Heidelberger hilft Mexikanern

Mit Handgesticktem aus dem Teufelskreis

Hilfe zur Selbsthilfe: Ein SRH-Student unterstützt indigene Mexikanerinnen - Er verkauft ihre selbstgemachten Schals in Deutschland - Ein Stück kostet 35 Euro

12.02.2019 UPDATE: 13.02.2019 06:00 Uhr 2 Minuten, 18 Sekunden

Mit dem Verkauf von Schals wie diesen hilft Samuel Gracida der indigenen Bevölkerung in Mexiko. Fotos: privat

Von Inga Jahn

Heidelberg. Die Löhne sind schlecht und die indigene Bevölkerung am Rande seiner Heimatstadt wird diskriminiert. Diese Probleme bringen den Mexikaner Samuel Gracida auf die Palme. Vor allem, weil sie von den meisten seiner Landsleute "einfach ignoriert werden", wie er im Gespräch mit der RNZ berichtet.
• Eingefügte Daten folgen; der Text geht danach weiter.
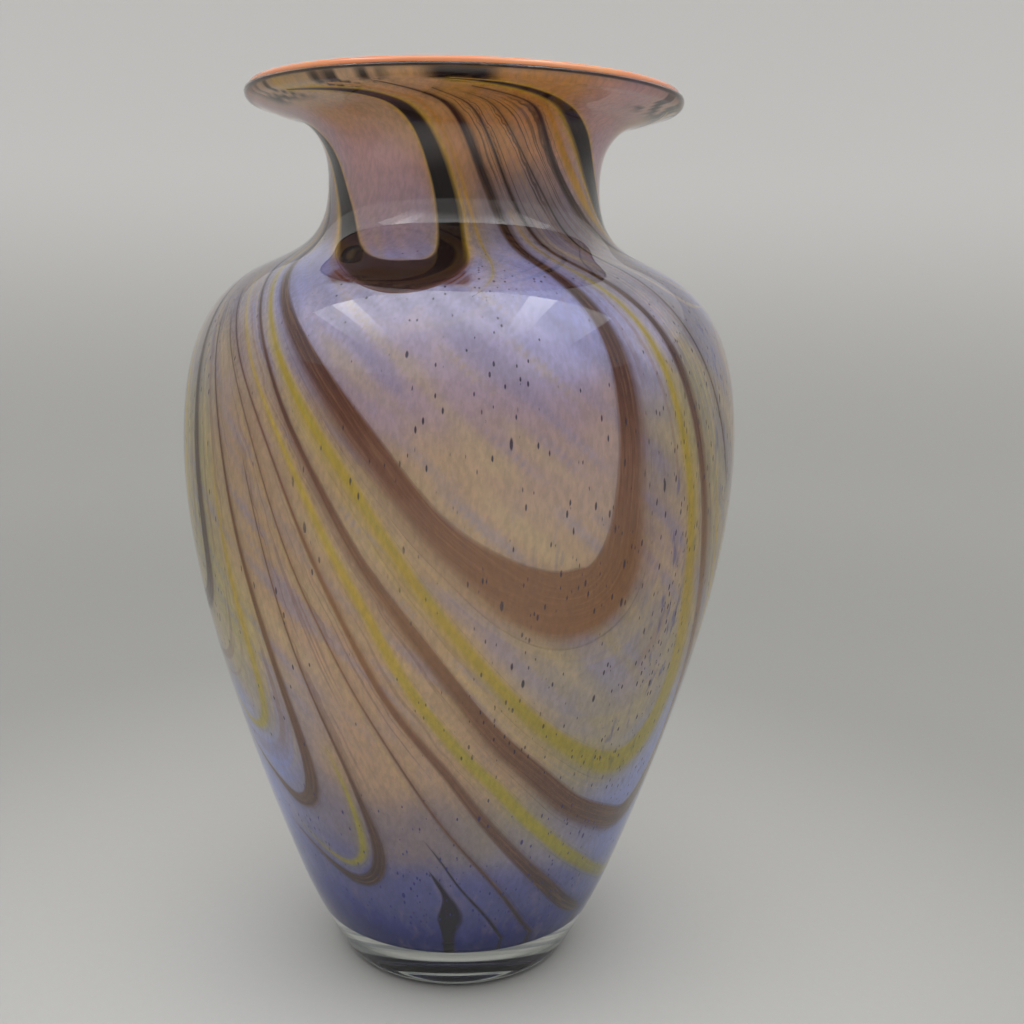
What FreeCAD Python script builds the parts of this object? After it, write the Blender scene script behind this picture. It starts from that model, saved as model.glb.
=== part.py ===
import FreeCAD, Part

import math
import os

from FreeCAD import Vector

# Hand blown, cased art glass vase, in millimetres.
# Origin: centre of the foot's resting ring, +Z up the axis of the vase, -Y is the front.
# From the outside in the wall is clear casing, then the glass trails, then the layer of coloured
# frit that they lie on, then the opal ground, then the orange lining.  In the real vase the hot
# casing closes the shallow space between the trails; here that space is left open.

# ---- Driving dimensions ----
HEIGHT = 320.0
CASING = 3.0             # clear glass over the colour on the wall
TRAIL = 0.4              # thickness of the trails, flattened on the frit
SEAT = 0.02              # clearance between a trail and the glass over and under it
FRIT = 0.6
OPAL = 1.1
LINING = 0.9
RIM_EDGE = 3.0           # radius of the fire-polished lip edge
RIM_CENTRE = 73.5        # radius at which that edge is centred
WRAP_HEIGHT = 2.3        # orange wrap laid on top of the lip
WRAP_RADIUS = 75.2       # outer radius of the orange wrap
FOOT_FLAT = 41.0         # outer radius of the resting ring
PONTIL_RADIUS = 19.0     # ground and polished hollow under the foot
PONTIL_DEPTH = 2.4
RUN_START = 9.0          # run at which the coloured wall starts; below it the foot is clear
COLOUR_CORNER = 5.0      # rounding between that wall and the colour's flat floor
CURVE_STEPS = 44         # points that carry each wall curve
TRAIL_STEP = 2.0         # spacing of the cross-sections along a trail

# Outer face of the colour (radius, height), from the foot up over the shoulder to the lip.
# "Run" is the length along this curve, measured from its first point.
COLOUR_WALL = [
    (47.8, 14.2), (54.3, 27.7), (62.0, 47.2), (70.0, 69.8), (79.1, 98.4), (87.2, 127.3),
    (93.4, 156.7), (96.7, 186.5), (95.5, 216.4), (91.2, 233.8), (85.4, 244.3), (74.5, 254.4),
    (61.1, 261.2), (52.2, 267.3), (47.2, 275.5), (45.3, 286.7), (46.6, 299.6), (50.4, 306.8),
    (56.4, 311.7), (65.0, 314.3), (70.4, 316.3),
]

# Outside of the clear foot below the coloured wall (radius, height).
FOOT_OUTSIDE = [(FOOT_FLAT, 0.0), (44.3, 2.2), (46.6, 5.6), (49.3, 10.6), (52.2, 16.4)]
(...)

Er selbst tut jedoch etwas dagegen, indem er handgestickte Schals verkauft. Vor rund drei Jahren rief der SRH-Student dazu das Hilfsprojekt "Khoti" ins Leben. Der 25-Jährige sieht sich selbst jedoch nicht als Retter, denn "vielmehr helfen sich die 14 ins Projekt eingebundenen Frauen durch ihre wunderbare Arbeit selber", so Gracida. "Khoti" gebe diesen Frauen lediglich eine Plattform, um mit ihrem Können das notwendige Geld verdienen zu können.

Der Name des Projektes, ein Wort der indigenen Sprache "Otomi", bedeutet übersetzt "Sticken" - und genau das ist es, was die mexikanischen Frauen besonders gut können. "Das Problem vor Ort ist allerdings, dass die Frauen oft kein Spanisch sprechen, ihre Produkte nur für wenig Geld an den Mann bringen und somit in einen Teufelskreis aus finanzieller Not und fehlender Bildung gelangen", so Gracida. Schon als Kind seien ihm die Bewohner des indigenen Dorfes aufgefallen, die zum Verkaufen der Stickereien - vor allem Schals - in seine Heimatstadt Queretaro kamen, dort oft auf der Straße lebten.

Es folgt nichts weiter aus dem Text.